Property of an infinite set of real numbers with no rational numbers

Question

Let $S$ be an infinte subset of $\mathbb{R}$ such that intersection of $S$ with $\mathbb{Q}$ is empty. Then which of following statements is true?

1. $S$ must have a limit point which belongs to $\mathbb{Q}$.
2. $S$ must have a limit point which belongs to $\mathbb{R}\backslash \mathbb{Q}$.
3. $S$ cannot be a closed set in $\mathbb{R}$.
4. $\mathbb{R}\backslash S$ must have a limit point which belongs to $S$.

I took $S$ as the set of irrational numbers, so the set of limit points of $S$ is $\mathbb{R}$. Now, $\mathbb{R}$ is not contain in $\mathbb{Q}$, therefore the 1st claim is incorrect. $\mathbb{R}\backslash\mathbb{Q}$ has elements of form $\{a+Q : a\text{ is irrational number}\}$. This implies that $\mathbb{R}$ is not contain in $\mathbb{R}\backslash\mathbb{Q}$. Therefore the 2nd option is incorrect as well. Now, the chosen $S$ is not a closed set in $\mathbb{R}$. Hence 3rd option is correct. What will be the limit point of $\mathbb{R}\backslash S$ with the chosen $S$. How can I contradict the 4th claim?

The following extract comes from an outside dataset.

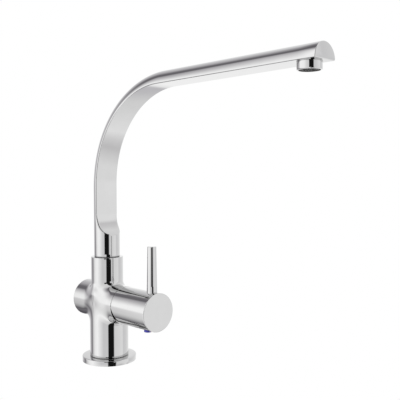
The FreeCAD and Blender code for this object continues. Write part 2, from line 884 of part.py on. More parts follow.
def spigot_o_rings():
    # Each ring fills its groove, with its round section slightly squeezed.
    inner = spigot_radius - 2 * o_ring_half
    rings = []
    for height in o_ring_heights():
        low = height - o_ring_half
        high = height + o_ring_half
        rings.append(turned_upright([
            (inner + o_ring_corner, low),
            (spigot_radius - o_ring_corner, low),
            (spigot_radius, low + o_ring_corner),
            (spigot_radius, high - o_ring_corner),
            (spigot_radius - o_ring_corner, high),
            (inner + o_ring_corner, high),
            (inner, high - o_ring_corner),
            (inner, low + o_ring_corner),
        ], neck_set_back))
    return Part.makeCompound(rings)


def bearing_ring():
    inner = spout_radius - spout_wall + running_gap
    outer = spout_radius - bearing_inset
    return turned_upright([
        (inner, neck_top),
        (outer, neck_top),
        (outer, spout_foot),
        (inner, spout_foot),
    ], neck_set_back)


def retaining_screw():
    screw_start = V(0, neck_set_back + socket_radius + tip_gap, retaining_height)
    screw_end = screw_start + BACK * retaining_screw_length
    tip_start = V(0, neck_set_back + spigot_groove_radius + loose_gap, retaining_height)
    tip_length = (screw_end - tip_start).Length - retaining_key_depth
    screw = rod(retaining_screw_radius, retaining_screw_length, screw_start, BACK)
    tip = rod(retaining_tip_radius, tip_length, tip_start, BACK)
    hollow = hex_prism(retaining_key, retaining_key_depth, screw_end, FRONT)
    return screw.fuse(tip).cut(hollow)


def aerator_housing():
    shell = aerator_rod(aerator_radius, aerator_seal_thickness, aerator_drop)
    lower_rim = aerator_point(aerator_drop)
    rim = edges_where(shell, lambda point: abs((point - lower_rim).dot(arm_down)) < 0.01)
    shell = shell.makeChamfer(aerator_edge, rim)
    thread = aerator_rod(aerator_thread_radius - thread_gap, aerator_top, aerator_seal_thickness)
    bore = aerator_rod(aerator_thread_radius - aerator_wall, aerator_top, aerator_drop)
    return shell.fuse(thread).cut(bore)


def aerator_seal():
    ring = aerator_rod(aerator_radius - aerator_seal_inset, 0.0, aerator_seal_thickness)
    return ring.cut(aerator_rod(aerator_thread_radius, 0.0, aerator_seal_thickness))


def aerator_insert():
    top = aerator_top + loose_gap
    body = aerator_rod(insert_radius, top, insert_bottom)
    hollow = aerator_rod(insert_radius - insert_wall, top + insert_roof, insert_bottom)
    holes = []
    for step in range(insert_hole_count):
        angle = 2 * math.pi * step / insert_hole_count
        outward = V(math.cos(angle), 0, 0) + arm_axis * math.sin(angle)
        start = aerator_point(top) + outward * (insert_radius - insert_wall - insert_hole_land)
        holes.append(rod(insert_hole_radius, insert_roof, start, arm_down))
    return body.cut([hollow] + holes)


def aerator_grid():
    disc = aerator_rod(insert_radius, insert_bottom, insert_bottom + grid_thickness)
    pitch = grid_hole_flats + grid_bar
    row_pitch = pitch * math.sin(math.radians(60.0))
    rows = int(insert_radius / row_pitch)
    holes = []
    for row in range(-rows, rows + 1):
        for column in range(-rows, rows + 1):
            across = (column + 0.5 * (row % 2)) * pitch
            along = row * row_pitch
            if math.hypot(across, along) < insert_radius - 0.5 * grid_hole_flats - grid_bar:
                start = aerator_point(insert_bottom) + V(across, 0, 0) + arm_axis * along
                holes.append(hex_prism(grid_hole_flats, grid_thickness, start, arm_down))
    return disc.cut(holes)


sub_parts = [
    ("body_casting", body_casting),
    ("base_flange", base_flange),
    ("flange_seal", flange_seal),
    ("mounting_stud", mounting_stud),
    ("clamp_rubber", clamp_rubber),
    ("clamp_plate", clamp_plate),
    ("stud_nut", stud_nut),
    ("cartridge_base", cartridge_base),
    ("base_seals", base_seals),
    ("fixed_disc", fixed_disc),
    ("moving_disc", moving_disc),
    ("disc_carrier", disc_carrier),
    ("stem_carrier", stem_carrier),
    ("stem_pin", stem_pin),
    ("cartridge_housing", cartridge_housing),
    ("cartridge_nut", cartridge_nut),
    ("cover_ring", cover_ring),
    ("stem", stem),
    ("stem_adapter", stem_adapter),
    ("adapter_screw", adapter_screw),
    ("handle_cap", handle_cap),
    ("lever_pin", lever_pin),
    ("grub_screw", grub_screw),
    ("index_plug", index_plug),
    ("spout_tube", spout_tube),
    ("spout_spigot", spout_spigot),
    ("spigot_o_rings", spigot_o_rings),
    ("bearing_ring", bearing_ring),
    ("retaining_screw", retaining_screw),
    ("aerator_housing", aerator_housing),
    ("aerator_seal", aerator_seal),
    ("aerator_insert", aerator_insert),
    ("aerator_grid", aerator_grid),
]

for name, make in sub_parts:
    make().exportStep("parts/" + name + ".step")
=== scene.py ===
import logging
import math
from dataclasses import dataclass
from enum import Enum
from typing import Callable, ClassVar, Optional, Sequence, Union

import bmesh
import bpy
import numpy as np
from mathutils import Matrix, Vector


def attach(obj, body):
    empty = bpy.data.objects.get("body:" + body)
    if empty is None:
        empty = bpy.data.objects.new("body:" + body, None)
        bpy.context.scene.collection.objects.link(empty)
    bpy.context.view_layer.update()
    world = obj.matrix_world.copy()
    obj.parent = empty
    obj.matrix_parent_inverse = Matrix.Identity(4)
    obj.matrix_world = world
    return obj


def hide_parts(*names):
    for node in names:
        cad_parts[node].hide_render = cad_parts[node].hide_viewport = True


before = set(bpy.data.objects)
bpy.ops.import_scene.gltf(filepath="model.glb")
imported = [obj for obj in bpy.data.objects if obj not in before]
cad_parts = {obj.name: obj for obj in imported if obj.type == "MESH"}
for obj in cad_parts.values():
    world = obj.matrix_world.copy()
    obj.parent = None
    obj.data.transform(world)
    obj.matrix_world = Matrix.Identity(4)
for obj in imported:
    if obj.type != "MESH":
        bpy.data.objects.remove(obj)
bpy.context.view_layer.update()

# The looks of a tall swivel tap. Sizes are in millimetres and angles in degrees, in
# the frame's own axes: the deck is z = 0, the column stands on the z axis, and the
# spout and the lever cap point to the front, which is -y.

MM = 0.001
UP = Vector((0.0, 0.0, 1.0))
FRONT = Vector((0.0, -1.0, 0.0))
SIDE = Vector((1.0, 0.0, 0.0))
LOG = logging.getLogger("tap")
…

And am I proceeding correctly?

Answer 1

No, you're not reasoning correctly. In fact, everything you've said wrong.

1 and 2 are about the existence of a single such point, not the assertion that all points satisfy the property. Indeed, when $S=\mathbb{R}\setminus\mathbb{Q}$ then $S$ has $2$ as a limit point and $\sqrt{2}$ so both 1 and 2 hold. Your reasoning for 3 is also wrong, as you have given one example but not proven that it's true for all $S$.

Keeping these issues in mind, try again. Mouse over the spoiler to see the proofs.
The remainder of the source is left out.